You will notice in the strict end of the range there is a missing column. That is for Hawaii, which has its own quirks concerning guns (the rate of residential mobility between Hawaii and other states is very low, so they do not contend with many gun-related phenomena). But their gun laws are stiff and not far afield from D.C.’s in general, so we opted to stack D.C. next to Hawaii (and for the review, the precise position does not require “three-nines” accuracy).

This decision doesn’t matter much, though. It is the left end of the chart that the authors of State Gun Laws and Pediatric Firearm-Related Mortality contend are effective in lowering child firearm death rates. What we see is that there is little truth to the claim. For you number nuts, the R2 regressions for both children and teens firearm death rates were 0.21 and 0.16, respectively, against the Brady Scorecard rankings. Take the oddball Hawaii out of the list and the regressions improve slightly to 0.21 and 0.24 – still largely unconvincing (for readers unacquainted with regressions, a score of zero means there is no correlation between state gun law strictness and firearm deaths, and a score of one would mean perfect correlation).

It is important to observe the red and blue parts of the columns. These are the true “children.” Red are kids up to age nine, and blue goes up to indisputable adolescence. Notice how comparatively low they are to teenagers, some of that latter group running in street gangs. This is where the story starts to get interesting.

Homicides, suicides and accidents

The three top modes of death by bullet are homicides, suicides and accidents (though not in that order). We asked the CDC database about these mode of death vis-à-vis children and found that what is already known is again confirmed.

First, we didn’t bother to chart accidental firearm deaths.

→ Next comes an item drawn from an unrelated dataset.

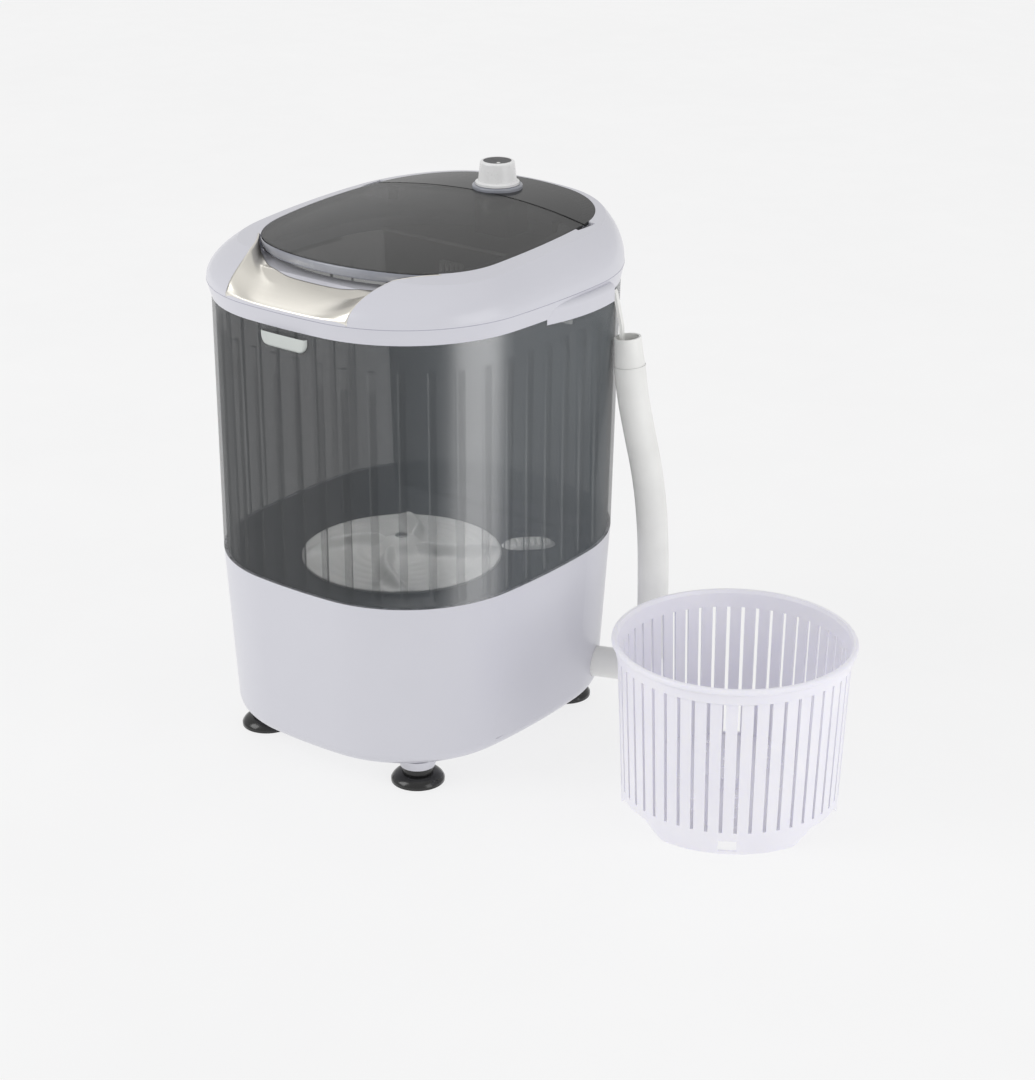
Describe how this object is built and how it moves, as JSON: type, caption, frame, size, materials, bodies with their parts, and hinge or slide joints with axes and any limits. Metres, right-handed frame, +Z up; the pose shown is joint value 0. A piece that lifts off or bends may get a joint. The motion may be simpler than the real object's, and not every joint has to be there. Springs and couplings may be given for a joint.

Those have been falling faster than pants at a Jeffrey Epstein pool party and doing so for decades. The CDC reported that a mere 25% of states saw any accidental firearm deaths of people under age 20 from 2011 through 2015. And those states report numbers so low that they are statistically fragile.

Suicides are also a bit suspect. Child suicide rates are, for practical purposes, zero. Teenage suicide rates are half the rate of middle-aged people, though slightly closer for firearm suicides. All in all, though, not an urgent policy point.

That leaves homicides, which brings up the rather uncomfortable question of “Who would want to shoot a child or teenager?” This fundamental query circles back to proposition posed in State Gun Laws and Pediatric Firearm-Related Mortality: would the relative “strictness” of state gun laws make a difference?

Firearm Homicides, Children and Teens per Brady Scorecard 2011-2015The answer to the latter question is “no,” at least for teenagers.

There is profoundly weak correlation between the arbitrary Brady Scorecard rankings for state gun law strictness and firearm homicides (R2 of 0.015 for children and 0.002 for teens). Indeed, as the trendline suggests, for teens there is a slight lowering of the risk of being shot dead as gun laws become less strict, though we have to accept this trend is influenced by a few states with sparse populations and certain cultural values (those states being Utah, Kentucky, Kansas, Mississippi, Alaska, and Arizona).

The big takeaways

We should not labor over this any longer. The Brady Scorecard is arbitrary, and using it for any serious investigation is nonsense. But even if we accept that perhaps it is a rough measure of how “strict” a state’s gun laws are, the inclusive data (e.g., including D.C.) does not support the conclusion the study claims, at least via unmassaged numbers. The question (already answered by criminologists) then remains, as it always has, why nearly four times as many teens are shot dead in metropolitan areas than elsewhere. We know the answer, and have for decades, but people need to be educated about this reality at the Children’s National Health System, George Washington University, and the publication called Pediatrics.